--- Begin ---

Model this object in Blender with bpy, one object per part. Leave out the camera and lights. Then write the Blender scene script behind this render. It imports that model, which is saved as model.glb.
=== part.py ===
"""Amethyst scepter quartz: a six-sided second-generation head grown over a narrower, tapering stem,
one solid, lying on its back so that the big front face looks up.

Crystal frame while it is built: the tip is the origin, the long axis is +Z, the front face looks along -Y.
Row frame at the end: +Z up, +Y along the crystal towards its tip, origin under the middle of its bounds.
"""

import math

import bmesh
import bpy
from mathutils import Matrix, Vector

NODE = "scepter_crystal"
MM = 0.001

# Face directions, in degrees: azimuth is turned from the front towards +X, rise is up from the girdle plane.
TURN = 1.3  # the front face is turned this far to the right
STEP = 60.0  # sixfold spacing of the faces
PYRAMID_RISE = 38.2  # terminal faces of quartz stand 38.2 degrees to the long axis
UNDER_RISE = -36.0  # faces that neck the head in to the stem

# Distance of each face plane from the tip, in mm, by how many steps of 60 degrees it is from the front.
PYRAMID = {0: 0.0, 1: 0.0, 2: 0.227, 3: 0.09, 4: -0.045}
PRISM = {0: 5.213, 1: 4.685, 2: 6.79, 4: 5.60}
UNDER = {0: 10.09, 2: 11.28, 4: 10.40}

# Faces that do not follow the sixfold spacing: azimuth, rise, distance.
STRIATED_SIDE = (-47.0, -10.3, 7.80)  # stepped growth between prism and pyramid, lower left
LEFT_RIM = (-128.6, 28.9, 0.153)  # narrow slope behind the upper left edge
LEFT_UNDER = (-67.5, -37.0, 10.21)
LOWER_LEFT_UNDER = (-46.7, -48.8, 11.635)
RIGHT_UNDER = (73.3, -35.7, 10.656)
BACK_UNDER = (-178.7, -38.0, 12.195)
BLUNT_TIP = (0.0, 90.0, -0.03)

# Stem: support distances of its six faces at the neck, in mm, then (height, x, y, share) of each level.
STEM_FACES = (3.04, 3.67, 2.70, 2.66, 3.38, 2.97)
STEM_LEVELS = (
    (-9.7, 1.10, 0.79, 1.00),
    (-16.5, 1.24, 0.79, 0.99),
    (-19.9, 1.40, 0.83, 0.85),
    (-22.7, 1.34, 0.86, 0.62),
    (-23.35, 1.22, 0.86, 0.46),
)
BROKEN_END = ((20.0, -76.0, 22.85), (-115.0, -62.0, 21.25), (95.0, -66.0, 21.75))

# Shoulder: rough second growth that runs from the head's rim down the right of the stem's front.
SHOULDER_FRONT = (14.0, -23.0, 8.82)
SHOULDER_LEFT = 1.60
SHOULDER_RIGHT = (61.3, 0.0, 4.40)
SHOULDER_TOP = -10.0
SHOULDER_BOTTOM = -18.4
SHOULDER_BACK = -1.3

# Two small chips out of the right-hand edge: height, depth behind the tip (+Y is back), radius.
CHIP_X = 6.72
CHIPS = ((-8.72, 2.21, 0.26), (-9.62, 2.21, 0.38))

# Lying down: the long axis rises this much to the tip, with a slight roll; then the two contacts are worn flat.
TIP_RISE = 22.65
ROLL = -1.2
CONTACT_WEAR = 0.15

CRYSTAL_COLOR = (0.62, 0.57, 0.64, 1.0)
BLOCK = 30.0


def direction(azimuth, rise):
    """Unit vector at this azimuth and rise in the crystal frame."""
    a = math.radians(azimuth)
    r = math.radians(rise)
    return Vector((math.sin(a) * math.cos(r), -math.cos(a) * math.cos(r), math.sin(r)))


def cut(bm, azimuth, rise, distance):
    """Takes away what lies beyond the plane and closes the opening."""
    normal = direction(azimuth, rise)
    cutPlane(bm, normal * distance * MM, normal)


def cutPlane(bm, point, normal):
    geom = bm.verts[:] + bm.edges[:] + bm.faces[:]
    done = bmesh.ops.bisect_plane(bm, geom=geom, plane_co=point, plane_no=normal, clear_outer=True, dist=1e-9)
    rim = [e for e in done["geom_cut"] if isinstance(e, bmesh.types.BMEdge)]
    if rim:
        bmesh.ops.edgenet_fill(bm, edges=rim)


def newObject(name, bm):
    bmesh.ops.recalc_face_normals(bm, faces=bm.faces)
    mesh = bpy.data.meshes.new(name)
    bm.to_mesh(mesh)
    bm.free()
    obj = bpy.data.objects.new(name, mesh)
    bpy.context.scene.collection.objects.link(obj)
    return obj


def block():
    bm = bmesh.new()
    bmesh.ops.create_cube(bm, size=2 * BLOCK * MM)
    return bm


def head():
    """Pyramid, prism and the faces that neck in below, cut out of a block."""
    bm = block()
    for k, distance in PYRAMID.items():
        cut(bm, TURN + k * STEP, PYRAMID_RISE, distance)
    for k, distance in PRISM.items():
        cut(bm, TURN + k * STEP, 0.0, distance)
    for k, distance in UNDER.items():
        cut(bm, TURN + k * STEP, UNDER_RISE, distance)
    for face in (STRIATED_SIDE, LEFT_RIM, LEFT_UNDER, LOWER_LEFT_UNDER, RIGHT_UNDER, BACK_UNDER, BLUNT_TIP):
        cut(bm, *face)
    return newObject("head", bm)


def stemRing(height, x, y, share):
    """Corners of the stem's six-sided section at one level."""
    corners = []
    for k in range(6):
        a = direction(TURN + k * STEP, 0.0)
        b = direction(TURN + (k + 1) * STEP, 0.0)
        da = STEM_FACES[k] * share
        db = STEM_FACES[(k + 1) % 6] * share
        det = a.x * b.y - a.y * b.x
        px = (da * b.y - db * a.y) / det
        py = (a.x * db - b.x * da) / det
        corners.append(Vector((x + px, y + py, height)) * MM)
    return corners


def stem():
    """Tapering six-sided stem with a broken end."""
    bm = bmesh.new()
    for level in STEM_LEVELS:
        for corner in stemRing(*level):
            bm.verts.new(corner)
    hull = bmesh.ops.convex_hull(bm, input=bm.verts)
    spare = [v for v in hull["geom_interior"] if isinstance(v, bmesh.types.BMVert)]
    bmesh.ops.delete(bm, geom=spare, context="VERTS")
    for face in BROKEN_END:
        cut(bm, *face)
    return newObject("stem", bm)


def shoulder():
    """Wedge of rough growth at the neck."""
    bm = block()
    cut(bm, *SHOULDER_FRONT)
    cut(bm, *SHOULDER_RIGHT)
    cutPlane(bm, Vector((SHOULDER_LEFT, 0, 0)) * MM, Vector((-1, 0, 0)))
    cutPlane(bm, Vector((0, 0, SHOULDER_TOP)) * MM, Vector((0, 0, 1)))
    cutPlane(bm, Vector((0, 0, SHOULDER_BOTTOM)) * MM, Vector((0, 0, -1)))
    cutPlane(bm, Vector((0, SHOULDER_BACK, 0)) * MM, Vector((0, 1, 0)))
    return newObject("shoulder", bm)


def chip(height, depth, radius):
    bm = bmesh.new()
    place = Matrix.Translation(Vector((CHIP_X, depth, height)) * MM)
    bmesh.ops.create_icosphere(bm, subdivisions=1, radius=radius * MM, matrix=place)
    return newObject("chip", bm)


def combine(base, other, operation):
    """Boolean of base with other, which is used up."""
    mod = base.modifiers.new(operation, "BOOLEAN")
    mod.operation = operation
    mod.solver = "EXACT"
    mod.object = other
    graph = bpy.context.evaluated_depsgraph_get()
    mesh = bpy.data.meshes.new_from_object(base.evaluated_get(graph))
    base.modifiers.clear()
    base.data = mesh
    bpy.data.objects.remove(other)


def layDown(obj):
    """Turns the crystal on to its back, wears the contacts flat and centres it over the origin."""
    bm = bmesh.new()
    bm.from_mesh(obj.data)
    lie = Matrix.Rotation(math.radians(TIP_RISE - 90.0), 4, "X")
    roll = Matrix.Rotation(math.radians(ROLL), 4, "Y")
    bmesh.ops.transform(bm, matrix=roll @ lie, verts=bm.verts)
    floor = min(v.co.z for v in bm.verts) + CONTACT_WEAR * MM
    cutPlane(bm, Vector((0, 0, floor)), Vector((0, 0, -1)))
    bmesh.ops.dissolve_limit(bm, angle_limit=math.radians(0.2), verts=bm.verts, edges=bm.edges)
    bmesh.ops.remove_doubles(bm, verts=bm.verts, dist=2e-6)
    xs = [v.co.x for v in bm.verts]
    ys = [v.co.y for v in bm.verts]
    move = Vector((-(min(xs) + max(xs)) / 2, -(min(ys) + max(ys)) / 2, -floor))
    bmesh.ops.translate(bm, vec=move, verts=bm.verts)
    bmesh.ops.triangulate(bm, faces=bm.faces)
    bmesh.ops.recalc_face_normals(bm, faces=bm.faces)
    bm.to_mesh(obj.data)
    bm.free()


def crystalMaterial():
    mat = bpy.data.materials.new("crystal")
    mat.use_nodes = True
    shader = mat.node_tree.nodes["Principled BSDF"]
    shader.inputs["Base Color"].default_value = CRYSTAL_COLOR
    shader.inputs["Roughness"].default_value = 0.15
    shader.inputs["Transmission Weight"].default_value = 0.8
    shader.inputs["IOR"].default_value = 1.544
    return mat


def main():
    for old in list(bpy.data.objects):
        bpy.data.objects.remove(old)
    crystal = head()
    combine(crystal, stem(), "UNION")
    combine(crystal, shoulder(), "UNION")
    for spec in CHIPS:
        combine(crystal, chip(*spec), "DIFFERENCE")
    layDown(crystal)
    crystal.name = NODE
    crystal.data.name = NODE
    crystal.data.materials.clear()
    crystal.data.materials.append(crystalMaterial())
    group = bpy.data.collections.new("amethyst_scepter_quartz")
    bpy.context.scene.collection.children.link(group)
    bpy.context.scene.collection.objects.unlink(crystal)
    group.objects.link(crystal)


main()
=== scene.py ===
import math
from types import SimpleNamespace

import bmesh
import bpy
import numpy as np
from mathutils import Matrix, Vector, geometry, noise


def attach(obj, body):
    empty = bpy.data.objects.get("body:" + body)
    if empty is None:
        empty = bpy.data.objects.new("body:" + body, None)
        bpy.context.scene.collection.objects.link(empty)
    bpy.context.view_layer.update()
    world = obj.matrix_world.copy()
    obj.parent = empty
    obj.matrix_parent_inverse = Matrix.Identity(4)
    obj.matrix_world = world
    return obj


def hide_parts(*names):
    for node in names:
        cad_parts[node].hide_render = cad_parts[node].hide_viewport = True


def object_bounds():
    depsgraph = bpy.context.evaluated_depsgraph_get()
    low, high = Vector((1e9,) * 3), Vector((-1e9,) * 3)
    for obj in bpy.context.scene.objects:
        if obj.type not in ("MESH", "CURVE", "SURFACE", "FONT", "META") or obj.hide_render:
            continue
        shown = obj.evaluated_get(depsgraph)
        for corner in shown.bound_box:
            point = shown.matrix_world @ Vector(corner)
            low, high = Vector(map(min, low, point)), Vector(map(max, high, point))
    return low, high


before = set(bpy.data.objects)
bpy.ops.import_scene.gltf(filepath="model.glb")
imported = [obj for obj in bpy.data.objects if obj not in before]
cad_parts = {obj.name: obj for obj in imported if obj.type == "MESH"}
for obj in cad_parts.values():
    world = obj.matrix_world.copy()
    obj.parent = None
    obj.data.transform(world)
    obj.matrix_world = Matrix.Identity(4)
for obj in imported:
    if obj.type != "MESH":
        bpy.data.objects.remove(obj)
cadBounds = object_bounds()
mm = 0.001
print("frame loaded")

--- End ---
--- Begin ---

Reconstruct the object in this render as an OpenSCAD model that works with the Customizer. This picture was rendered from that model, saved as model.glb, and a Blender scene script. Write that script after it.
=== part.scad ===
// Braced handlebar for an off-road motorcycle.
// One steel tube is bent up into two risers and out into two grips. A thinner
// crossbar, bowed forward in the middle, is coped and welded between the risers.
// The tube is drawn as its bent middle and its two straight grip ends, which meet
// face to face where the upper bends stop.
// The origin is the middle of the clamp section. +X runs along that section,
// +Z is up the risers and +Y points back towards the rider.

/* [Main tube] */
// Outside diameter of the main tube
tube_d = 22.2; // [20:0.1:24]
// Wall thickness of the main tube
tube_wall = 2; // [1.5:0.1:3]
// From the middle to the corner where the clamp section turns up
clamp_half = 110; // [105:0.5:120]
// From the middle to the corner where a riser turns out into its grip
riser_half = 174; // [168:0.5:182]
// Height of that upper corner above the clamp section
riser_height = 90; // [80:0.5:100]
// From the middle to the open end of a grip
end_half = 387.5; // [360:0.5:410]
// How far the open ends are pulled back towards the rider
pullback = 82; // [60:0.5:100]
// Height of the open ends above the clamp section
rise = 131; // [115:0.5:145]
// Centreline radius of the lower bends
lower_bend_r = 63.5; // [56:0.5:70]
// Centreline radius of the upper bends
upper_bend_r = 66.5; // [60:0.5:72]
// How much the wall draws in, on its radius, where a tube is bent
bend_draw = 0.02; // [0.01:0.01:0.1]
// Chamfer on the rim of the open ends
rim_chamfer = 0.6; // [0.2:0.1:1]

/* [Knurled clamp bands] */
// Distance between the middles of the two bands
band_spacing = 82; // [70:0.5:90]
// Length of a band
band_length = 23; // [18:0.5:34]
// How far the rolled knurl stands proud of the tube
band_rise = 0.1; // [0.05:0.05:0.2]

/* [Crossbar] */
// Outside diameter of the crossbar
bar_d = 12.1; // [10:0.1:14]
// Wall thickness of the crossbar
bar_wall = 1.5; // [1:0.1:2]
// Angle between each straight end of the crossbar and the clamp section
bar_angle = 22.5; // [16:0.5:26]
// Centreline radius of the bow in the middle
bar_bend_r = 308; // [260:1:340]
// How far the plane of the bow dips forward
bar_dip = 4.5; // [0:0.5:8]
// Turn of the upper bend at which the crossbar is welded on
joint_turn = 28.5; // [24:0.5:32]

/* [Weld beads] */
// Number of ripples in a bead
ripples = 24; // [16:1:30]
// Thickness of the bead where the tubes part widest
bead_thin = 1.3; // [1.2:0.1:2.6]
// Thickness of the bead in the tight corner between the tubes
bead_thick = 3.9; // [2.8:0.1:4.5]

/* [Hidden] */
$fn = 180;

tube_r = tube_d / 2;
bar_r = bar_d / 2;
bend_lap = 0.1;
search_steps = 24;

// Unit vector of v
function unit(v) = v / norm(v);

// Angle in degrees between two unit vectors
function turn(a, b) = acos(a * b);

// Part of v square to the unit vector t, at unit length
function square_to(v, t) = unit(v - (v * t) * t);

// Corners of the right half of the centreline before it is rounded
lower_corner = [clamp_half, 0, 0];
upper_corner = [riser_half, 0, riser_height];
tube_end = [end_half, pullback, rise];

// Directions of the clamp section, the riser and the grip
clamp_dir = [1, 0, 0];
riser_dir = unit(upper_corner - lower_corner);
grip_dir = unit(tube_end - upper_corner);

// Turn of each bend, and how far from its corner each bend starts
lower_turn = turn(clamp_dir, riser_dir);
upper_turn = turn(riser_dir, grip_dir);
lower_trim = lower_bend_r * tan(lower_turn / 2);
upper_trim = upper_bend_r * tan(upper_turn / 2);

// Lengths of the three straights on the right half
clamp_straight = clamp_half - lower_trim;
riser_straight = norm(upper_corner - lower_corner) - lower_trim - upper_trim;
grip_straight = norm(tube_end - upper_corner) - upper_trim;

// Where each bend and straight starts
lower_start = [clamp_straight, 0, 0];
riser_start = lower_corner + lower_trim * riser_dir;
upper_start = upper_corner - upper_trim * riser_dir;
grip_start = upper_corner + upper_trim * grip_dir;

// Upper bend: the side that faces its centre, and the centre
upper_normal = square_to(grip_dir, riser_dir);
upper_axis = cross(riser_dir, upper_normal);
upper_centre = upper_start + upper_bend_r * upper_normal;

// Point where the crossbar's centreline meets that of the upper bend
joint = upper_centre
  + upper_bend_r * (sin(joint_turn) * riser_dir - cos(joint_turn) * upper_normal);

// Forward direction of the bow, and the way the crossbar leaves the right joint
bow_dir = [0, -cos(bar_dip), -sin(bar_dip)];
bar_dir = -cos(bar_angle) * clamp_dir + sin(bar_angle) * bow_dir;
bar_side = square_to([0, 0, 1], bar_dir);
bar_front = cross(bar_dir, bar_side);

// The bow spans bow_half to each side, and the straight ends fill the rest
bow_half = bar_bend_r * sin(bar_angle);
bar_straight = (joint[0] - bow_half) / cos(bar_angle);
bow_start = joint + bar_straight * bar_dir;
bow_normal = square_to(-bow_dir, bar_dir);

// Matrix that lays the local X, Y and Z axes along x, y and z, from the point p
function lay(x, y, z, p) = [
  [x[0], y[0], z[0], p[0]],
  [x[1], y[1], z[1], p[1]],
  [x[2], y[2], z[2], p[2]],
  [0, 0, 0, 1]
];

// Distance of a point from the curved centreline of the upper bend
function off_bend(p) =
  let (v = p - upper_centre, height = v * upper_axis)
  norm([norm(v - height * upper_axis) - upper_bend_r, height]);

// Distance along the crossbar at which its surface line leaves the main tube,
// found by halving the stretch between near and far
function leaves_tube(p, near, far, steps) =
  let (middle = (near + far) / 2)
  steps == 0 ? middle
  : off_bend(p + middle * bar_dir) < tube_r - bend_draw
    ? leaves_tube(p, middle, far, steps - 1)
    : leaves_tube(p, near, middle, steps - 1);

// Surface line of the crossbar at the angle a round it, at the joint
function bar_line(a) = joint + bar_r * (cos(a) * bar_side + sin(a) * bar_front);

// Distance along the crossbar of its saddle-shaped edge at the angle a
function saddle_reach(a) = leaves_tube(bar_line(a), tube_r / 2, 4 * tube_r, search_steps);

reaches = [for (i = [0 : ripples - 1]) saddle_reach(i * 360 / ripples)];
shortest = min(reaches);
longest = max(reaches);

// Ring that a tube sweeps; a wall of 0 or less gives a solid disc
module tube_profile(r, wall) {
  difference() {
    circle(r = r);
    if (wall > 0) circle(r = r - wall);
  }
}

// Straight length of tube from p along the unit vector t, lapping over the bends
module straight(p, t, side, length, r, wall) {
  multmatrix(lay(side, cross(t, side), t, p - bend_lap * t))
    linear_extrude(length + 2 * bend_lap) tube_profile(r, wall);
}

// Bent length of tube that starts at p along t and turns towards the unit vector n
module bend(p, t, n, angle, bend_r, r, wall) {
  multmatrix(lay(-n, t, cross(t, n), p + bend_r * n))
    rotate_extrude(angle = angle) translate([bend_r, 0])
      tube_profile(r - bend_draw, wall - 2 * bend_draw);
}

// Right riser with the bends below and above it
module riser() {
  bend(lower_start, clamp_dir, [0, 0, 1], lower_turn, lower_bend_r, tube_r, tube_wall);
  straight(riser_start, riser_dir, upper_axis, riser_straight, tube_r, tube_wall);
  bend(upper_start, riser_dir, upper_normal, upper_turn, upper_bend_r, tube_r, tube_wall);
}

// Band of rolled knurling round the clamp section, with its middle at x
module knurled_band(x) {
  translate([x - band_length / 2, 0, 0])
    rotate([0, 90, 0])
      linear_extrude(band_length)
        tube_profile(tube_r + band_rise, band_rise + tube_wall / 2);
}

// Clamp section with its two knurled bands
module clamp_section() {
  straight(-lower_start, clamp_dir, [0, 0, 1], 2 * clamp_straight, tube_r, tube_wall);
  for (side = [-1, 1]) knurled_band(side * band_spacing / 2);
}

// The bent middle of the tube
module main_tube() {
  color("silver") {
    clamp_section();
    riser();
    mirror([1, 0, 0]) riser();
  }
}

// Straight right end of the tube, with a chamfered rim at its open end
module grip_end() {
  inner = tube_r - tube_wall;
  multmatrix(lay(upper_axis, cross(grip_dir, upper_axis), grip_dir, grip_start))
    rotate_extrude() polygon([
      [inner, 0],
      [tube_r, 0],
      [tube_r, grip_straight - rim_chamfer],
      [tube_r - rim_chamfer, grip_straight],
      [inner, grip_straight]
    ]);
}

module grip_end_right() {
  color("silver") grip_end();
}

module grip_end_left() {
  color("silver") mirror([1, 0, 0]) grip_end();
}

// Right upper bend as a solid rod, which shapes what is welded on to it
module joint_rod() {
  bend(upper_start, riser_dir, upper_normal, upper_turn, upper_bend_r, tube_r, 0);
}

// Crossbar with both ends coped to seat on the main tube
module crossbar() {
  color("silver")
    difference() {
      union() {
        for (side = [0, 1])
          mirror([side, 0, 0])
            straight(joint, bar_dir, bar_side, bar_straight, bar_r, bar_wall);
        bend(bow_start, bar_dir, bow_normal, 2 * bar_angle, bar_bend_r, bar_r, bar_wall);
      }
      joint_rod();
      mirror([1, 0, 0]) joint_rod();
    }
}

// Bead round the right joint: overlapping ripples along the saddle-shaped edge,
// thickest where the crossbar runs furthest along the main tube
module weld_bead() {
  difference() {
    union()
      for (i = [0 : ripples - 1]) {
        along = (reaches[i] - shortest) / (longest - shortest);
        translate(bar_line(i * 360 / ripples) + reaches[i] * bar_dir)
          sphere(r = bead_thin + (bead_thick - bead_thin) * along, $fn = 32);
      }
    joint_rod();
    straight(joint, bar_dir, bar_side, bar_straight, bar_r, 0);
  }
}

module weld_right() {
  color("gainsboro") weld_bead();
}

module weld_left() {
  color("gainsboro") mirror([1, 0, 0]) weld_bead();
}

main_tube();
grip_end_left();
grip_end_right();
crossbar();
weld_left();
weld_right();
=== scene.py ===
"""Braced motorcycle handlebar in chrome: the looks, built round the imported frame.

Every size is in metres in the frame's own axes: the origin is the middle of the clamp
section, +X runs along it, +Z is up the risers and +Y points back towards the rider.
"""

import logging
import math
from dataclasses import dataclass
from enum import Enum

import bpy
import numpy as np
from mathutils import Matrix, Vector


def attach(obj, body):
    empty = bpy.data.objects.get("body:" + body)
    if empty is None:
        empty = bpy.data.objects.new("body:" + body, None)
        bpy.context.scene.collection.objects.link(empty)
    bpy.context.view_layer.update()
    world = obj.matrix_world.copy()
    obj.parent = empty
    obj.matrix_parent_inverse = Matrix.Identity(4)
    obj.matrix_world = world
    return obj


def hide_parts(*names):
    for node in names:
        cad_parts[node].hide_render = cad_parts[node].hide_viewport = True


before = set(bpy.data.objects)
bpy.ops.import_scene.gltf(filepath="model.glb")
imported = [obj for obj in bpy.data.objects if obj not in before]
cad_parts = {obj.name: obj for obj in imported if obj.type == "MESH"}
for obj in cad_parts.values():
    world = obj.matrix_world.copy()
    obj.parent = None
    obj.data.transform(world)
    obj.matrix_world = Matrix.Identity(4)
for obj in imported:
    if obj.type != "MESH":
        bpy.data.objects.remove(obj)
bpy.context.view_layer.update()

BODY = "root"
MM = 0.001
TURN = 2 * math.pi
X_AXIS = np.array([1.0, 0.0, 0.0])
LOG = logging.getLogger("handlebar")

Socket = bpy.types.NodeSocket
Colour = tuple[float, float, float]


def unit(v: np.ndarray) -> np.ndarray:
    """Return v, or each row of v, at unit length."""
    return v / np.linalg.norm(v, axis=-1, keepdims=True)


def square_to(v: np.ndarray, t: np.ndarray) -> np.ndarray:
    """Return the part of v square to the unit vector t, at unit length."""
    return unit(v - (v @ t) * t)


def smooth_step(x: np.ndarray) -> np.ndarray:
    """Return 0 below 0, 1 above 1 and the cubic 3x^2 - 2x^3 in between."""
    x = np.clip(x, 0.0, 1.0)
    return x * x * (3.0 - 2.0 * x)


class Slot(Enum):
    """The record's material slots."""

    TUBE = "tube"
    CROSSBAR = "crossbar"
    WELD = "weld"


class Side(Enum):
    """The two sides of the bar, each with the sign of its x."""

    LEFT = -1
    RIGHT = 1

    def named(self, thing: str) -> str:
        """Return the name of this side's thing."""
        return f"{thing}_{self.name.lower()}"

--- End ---

--- Written request ---
Give again, word for word, the lines starting at the line that has "depsgraph = bpy.context.evaluated_depsgraph_get()" and ending at the line that has "Vector(map(max, high, point))", with both of those lines included and nothing else.

--- Exercise answer ---
    depsgraph = bpy.context.evaluated_depsgraph_get()
    low, high = Vector((1e9,) * 3), Vector((-1e9,) * 3)
    for obj in bpy.context.scene.objects:
        if obj.type not in ("MESH", "CURVE", "SURFACE", "FONT", "META") or obj.hide_render:
            continue
        shown = obj.evaluated_get(depsgraph)
        for corner in shown.bound_box:
            point = shown.matrix_world @ Vector(corner)
            low, high = Vector(map(min, low, point)), Vector(map(max, high, point))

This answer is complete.